EXERCISE BRIEF - Repeat exactly, and only, the lines from the one that contains "obj.data.transform(world)" through the one that contains "RIM_POINTS = 400", both ends included.
---- COLLECTED MATERIAL
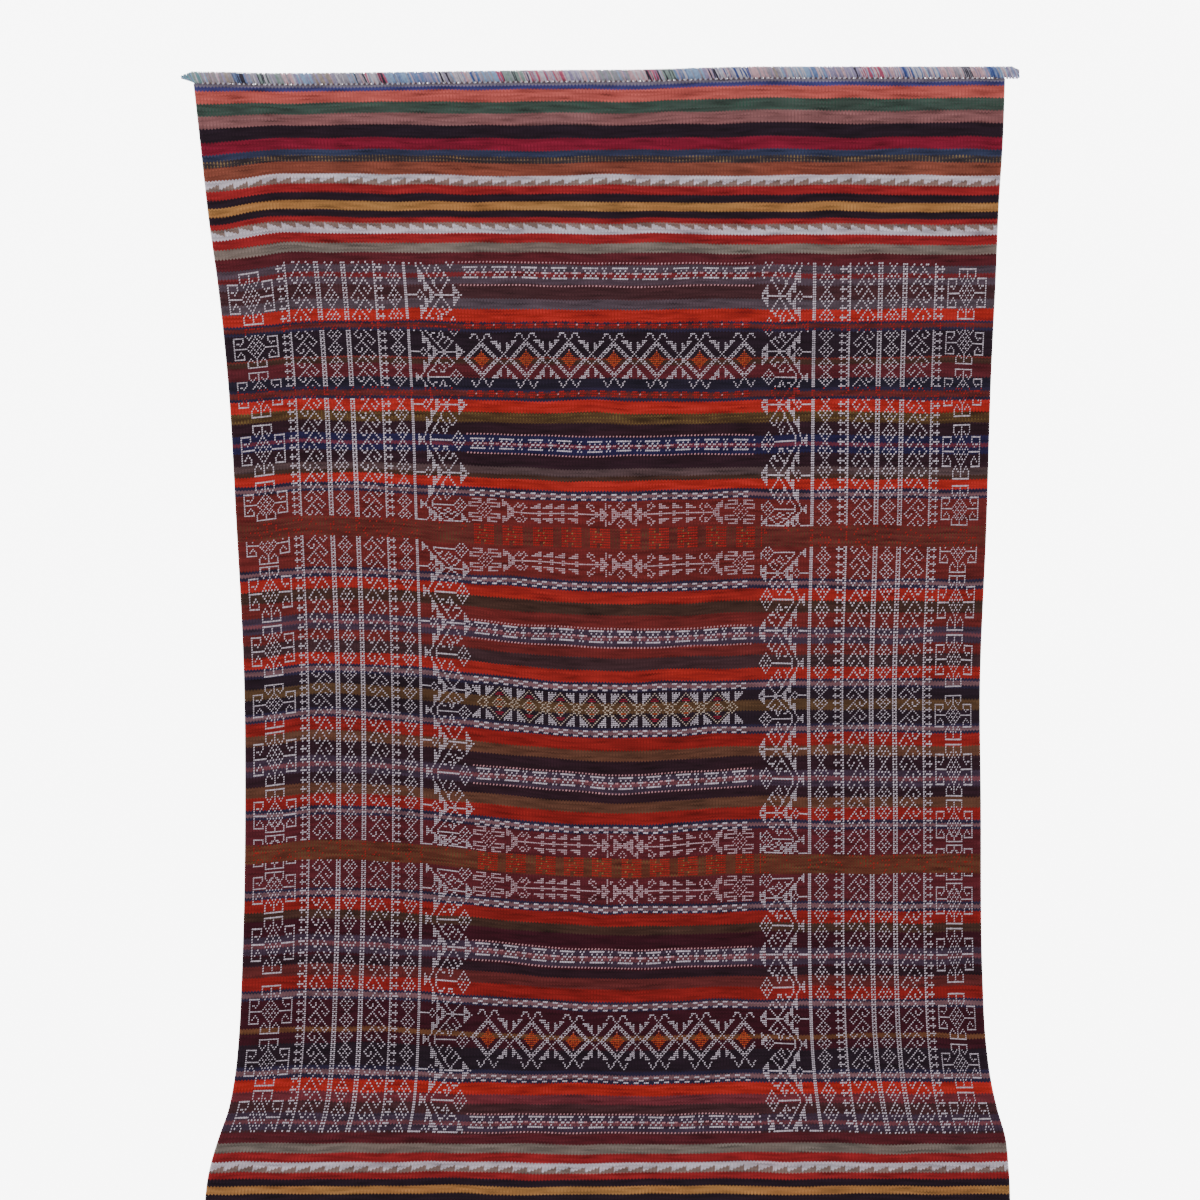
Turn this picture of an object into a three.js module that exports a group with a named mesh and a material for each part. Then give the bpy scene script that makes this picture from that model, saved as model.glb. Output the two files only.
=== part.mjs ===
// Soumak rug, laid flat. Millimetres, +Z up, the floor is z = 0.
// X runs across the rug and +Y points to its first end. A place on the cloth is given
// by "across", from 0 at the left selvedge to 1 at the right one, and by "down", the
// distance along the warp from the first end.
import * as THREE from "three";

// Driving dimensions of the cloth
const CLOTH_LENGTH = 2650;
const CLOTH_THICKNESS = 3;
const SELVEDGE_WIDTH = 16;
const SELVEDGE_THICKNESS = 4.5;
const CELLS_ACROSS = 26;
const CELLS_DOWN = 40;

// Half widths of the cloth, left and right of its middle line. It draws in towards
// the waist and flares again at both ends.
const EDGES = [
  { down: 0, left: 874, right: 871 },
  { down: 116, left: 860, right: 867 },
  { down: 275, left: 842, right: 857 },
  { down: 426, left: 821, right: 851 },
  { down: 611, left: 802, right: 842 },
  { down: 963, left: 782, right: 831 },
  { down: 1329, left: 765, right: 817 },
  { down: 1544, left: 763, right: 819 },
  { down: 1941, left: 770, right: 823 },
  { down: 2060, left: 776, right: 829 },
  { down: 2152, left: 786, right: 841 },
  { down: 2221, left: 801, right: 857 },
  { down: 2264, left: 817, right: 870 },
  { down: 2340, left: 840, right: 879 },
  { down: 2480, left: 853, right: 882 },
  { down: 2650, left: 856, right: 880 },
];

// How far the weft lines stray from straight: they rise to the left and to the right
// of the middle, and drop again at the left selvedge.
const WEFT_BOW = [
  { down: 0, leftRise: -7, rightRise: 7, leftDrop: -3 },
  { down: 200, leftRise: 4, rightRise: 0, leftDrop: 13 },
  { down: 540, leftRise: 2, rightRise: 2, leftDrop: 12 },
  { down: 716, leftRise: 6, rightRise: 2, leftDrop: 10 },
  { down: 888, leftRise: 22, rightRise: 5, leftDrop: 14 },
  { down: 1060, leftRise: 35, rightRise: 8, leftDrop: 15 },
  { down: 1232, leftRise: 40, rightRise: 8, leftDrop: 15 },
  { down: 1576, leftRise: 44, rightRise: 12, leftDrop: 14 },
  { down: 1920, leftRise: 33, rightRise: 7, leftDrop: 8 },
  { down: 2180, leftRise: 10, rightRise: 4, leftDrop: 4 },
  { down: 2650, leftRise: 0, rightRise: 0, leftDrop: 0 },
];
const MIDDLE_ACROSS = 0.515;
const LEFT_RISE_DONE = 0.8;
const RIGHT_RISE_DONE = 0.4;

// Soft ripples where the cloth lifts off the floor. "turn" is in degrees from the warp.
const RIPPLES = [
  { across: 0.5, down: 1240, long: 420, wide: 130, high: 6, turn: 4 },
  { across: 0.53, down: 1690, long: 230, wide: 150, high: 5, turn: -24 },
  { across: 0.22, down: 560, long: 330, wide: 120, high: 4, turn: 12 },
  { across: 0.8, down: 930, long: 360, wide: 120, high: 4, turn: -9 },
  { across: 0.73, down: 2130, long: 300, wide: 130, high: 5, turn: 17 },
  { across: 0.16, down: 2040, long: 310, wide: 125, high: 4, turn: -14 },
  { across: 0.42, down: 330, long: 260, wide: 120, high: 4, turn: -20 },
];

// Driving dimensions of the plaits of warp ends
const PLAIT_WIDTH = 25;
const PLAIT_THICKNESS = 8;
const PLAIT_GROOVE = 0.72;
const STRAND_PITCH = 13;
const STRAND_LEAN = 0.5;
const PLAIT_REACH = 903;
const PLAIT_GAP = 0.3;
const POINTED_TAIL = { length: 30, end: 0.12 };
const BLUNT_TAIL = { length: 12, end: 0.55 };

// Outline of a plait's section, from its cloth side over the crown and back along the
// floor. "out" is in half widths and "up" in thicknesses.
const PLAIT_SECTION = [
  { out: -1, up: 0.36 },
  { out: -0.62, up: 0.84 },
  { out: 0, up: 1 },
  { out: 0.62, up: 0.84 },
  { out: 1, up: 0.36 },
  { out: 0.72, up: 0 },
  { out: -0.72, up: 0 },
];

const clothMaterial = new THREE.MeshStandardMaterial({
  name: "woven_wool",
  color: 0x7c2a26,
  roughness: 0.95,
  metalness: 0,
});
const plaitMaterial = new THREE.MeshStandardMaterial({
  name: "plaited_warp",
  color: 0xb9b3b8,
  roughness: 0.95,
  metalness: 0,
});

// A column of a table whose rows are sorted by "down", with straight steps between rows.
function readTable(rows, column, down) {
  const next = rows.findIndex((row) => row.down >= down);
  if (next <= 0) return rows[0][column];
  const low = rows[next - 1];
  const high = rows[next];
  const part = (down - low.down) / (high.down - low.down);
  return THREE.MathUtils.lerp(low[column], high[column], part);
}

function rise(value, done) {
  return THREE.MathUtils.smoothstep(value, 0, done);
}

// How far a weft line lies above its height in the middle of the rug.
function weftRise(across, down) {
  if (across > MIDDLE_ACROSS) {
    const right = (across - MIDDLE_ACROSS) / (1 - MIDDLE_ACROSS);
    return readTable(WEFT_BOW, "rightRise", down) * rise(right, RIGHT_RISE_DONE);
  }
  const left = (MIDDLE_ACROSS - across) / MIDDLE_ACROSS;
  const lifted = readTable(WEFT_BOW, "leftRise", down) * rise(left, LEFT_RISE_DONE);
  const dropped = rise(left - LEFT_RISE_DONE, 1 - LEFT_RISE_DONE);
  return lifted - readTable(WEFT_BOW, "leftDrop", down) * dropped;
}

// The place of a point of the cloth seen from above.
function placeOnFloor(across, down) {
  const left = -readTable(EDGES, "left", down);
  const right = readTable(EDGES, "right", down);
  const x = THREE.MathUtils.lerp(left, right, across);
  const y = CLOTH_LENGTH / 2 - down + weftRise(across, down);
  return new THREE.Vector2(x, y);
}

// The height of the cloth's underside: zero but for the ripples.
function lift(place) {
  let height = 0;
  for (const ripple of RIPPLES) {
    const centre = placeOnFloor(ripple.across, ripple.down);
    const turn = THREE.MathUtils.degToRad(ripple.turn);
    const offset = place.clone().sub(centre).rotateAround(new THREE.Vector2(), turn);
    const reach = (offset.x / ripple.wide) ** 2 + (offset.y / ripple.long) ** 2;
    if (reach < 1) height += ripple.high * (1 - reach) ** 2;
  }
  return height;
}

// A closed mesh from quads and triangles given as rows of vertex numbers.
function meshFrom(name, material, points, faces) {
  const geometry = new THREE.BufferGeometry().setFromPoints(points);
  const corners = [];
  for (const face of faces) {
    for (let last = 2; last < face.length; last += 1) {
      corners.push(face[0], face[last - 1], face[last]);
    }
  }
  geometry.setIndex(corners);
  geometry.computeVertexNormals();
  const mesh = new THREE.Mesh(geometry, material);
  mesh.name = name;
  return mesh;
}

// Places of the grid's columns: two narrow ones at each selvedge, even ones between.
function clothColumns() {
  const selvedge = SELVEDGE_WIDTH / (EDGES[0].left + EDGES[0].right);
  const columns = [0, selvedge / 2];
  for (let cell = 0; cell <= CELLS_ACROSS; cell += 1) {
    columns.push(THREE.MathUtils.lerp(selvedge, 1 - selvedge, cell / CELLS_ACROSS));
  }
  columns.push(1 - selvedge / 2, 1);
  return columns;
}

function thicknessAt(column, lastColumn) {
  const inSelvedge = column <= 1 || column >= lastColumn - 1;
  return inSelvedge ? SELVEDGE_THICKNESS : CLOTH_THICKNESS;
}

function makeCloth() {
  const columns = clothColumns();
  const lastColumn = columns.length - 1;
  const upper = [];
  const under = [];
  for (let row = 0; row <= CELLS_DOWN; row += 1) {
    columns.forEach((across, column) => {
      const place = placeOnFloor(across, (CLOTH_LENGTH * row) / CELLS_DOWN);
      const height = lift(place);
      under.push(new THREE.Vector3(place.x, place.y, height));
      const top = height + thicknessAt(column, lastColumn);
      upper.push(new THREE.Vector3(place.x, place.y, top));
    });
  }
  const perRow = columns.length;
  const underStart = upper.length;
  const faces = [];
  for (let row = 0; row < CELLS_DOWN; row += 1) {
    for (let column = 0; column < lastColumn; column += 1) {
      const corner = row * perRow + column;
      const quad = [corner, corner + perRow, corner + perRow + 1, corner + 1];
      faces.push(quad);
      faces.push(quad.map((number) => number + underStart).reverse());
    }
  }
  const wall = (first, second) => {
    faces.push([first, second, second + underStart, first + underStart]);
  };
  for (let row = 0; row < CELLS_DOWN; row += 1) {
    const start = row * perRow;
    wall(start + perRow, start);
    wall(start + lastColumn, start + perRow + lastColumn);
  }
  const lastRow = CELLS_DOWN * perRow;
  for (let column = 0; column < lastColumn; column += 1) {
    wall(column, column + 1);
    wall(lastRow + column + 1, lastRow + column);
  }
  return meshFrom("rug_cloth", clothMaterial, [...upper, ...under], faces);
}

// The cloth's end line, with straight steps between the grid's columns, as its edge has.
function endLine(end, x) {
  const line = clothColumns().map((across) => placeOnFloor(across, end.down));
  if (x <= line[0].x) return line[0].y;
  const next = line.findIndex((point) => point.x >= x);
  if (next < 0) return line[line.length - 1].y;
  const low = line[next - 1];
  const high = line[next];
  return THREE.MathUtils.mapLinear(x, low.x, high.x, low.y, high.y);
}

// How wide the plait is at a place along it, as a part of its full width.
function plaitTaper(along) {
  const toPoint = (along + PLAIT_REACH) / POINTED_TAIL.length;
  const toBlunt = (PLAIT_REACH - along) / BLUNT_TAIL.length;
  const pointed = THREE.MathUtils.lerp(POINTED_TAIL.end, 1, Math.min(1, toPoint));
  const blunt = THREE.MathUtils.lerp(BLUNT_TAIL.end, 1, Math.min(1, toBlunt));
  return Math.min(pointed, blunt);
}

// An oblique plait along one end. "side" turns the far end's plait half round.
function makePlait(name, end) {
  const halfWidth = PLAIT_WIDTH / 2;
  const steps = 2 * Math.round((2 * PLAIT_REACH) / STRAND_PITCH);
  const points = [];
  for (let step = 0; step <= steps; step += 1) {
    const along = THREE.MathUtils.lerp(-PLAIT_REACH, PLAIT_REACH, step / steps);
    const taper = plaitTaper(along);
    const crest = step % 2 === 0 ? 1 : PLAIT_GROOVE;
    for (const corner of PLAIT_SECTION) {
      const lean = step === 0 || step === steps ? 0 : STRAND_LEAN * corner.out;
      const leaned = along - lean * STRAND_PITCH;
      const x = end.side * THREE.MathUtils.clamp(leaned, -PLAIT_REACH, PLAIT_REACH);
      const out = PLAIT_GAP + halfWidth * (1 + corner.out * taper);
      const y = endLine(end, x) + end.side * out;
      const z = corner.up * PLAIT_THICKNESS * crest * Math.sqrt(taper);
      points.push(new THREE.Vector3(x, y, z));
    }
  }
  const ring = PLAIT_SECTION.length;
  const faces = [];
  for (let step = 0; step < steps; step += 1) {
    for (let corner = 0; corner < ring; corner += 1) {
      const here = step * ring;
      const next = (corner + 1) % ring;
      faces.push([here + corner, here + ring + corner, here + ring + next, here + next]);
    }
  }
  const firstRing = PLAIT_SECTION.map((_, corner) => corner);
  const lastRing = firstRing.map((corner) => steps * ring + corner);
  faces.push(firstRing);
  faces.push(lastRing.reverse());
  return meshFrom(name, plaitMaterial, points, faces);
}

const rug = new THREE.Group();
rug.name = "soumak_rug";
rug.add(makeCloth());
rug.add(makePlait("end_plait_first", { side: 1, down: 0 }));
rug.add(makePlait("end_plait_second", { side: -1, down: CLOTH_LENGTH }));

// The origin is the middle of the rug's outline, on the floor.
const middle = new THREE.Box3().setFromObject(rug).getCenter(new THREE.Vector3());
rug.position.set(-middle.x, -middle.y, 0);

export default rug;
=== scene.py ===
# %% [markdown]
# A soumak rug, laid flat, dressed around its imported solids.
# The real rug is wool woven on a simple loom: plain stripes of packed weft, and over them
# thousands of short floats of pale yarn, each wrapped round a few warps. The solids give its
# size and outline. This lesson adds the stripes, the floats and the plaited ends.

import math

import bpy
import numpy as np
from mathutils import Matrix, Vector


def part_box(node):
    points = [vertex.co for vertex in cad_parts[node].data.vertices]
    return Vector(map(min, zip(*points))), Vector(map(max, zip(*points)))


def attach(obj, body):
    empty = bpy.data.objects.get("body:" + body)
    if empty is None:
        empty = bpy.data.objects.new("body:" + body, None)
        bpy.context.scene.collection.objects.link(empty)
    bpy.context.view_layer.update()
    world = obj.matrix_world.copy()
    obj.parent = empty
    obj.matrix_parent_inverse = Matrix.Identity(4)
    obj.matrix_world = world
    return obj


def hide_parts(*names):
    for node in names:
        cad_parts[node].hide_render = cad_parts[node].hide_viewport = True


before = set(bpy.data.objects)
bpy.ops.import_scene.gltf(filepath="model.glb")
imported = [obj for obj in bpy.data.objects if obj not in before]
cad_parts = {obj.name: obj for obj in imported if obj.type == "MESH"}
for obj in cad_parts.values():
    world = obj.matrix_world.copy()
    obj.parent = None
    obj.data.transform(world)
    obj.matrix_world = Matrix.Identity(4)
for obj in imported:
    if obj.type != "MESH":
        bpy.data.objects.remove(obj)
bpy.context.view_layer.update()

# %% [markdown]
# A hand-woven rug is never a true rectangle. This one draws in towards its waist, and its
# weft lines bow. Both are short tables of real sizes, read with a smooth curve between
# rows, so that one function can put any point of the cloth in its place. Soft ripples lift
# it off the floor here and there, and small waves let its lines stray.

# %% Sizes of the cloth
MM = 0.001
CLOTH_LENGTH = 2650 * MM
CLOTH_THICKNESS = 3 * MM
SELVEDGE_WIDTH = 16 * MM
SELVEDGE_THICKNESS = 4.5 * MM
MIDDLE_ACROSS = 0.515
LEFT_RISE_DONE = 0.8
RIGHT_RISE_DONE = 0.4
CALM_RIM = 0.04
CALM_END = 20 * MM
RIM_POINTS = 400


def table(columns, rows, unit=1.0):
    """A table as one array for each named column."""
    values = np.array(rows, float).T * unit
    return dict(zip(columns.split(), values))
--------
CORRECT RESULT -
    obj.data.transform(world)
    obj.matrix_world = Matrix.Identity(4)
for obj in imported:
    if obj.type != "MESH":
        bpy.data.objects.remove(obj)
bpy.context.view_layer.update()

# %% [markdown]
# A hand-woven rug is never a true rectangle. This one draws in towards its waist, and its
# weft lines bow. Both are short tables of real sizes, read with a smooth curve between
# rows, so that one function can put any point of the cloth in its place. Soft ripples lift
# it off the floor here and there, and small waves let its lines stray.

# %% Sizes of the cloth
MM = 0.001
CLOTH_LENGTH = 2650 * MM
CLOTH_THICKNESS = 3 * MM
SELVEDGE_WIDTH = 16 * MM
SELVEDGE_THICKNESS = 4.5 * MM
MIDDLE_ACROSS = 0.515
LEFT_RISE_DONE = 0.8
RIGHT_RISE_DONE = 0.4
CALM_RIM = 0.04
CALM_END = 20 * MM
RIM_POINTS = 400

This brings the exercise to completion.